━━━━━ Material shown ━━━━━

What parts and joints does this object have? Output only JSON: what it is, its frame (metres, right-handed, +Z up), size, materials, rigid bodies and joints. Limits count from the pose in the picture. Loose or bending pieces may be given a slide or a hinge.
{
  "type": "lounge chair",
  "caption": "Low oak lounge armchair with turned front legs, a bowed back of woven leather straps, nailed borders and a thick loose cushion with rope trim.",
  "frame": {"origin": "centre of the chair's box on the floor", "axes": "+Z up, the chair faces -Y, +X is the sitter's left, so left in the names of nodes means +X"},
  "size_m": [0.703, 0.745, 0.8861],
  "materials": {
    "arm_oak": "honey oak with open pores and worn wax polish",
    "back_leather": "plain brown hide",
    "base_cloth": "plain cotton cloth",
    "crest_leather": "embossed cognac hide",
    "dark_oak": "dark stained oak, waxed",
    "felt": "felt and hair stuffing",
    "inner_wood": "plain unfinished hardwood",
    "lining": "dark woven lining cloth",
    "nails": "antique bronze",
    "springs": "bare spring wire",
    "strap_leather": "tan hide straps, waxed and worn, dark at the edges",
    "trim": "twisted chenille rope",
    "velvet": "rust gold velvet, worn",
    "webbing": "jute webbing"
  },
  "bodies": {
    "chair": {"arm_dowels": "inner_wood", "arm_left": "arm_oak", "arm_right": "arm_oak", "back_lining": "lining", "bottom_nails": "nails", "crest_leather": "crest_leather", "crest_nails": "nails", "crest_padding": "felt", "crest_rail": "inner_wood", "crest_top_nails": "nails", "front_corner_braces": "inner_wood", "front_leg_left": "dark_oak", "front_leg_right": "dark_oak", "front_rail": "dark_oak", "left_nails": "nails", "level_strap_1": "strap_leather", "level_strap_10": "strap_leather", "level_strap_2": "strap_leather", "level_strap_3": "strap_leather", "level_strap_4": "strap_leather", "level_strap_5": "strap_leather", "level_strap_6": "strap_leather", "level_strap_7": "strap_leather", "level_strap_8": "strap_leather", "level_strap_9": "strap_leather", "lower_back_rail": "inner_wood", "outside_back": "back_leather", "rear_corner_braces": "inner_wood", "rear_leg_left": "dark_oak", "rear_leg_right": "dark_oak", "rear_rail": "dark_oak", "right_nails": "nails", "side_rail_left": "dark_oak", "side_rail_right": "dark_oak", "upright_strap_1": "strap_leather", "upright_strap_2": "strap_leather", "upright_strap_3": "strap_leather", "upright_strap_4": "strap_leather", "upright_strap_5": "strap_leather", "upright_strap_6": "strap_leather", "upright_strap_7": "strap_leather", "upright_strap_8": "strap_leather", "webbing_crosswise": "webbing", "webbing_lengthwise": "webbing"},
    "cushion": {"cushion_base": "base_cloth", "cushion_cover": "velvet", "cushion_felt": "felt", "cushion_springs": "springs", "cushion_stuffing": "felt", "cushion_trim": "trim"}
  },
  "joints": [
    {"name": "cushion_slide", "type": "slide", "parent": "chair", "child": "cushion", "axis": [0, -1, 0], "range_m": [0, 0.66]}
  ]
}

━━━━━
━━━━━ Material shown ━━━━━

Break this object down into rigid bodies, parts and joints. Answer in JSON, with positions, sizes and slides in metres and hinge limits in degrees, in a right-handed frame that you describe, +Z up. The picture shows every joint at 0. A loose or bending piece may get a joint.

━━━━━
━━━━━ Material shown ━━━━━

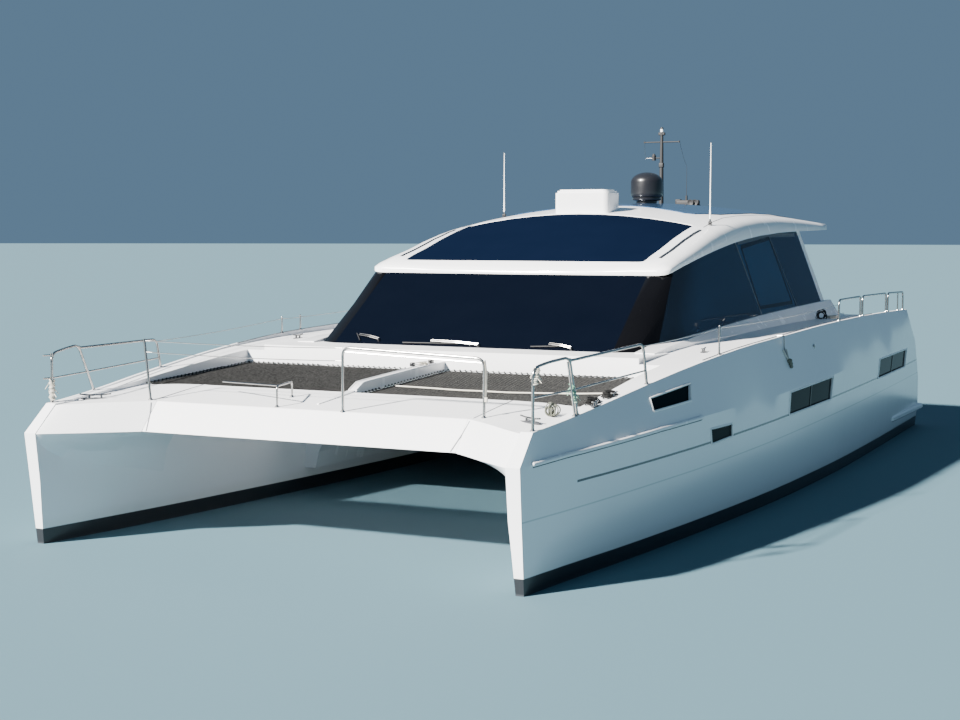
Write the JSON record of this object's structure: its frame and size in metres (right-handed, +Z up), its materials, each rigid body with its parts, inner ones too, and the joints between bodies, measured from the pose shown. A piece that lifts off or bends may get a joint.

━━━━━

_Exercise task_
Find the word "with" in the data and show each line that holds it.

_Answer_
  "caption": "Low oak lounge armchair with turned front legs, a bowed back of woven leather straps, nailed borders and a thick loose cushion with rope trim.",
    "arm_oak": "honey oak with open pores and worn wax polish",
Break this object down into rigid bodies, parts and joints. Answer in JSON, with positions, sizes and slides in metres and hinge limits in degrees, in a right-handed frame that you describe, +Z up. The picture shows every joint at 0. A loose or bending piece may get a joint.
Write the JSON record of this object's structure: its frame and size in metres (right-handed, +Z up), its materials, each rigid body with its parts, inner ones too, and the joints between bodies, measured from the pose shown. A piece that lifts off or bends may get a joint.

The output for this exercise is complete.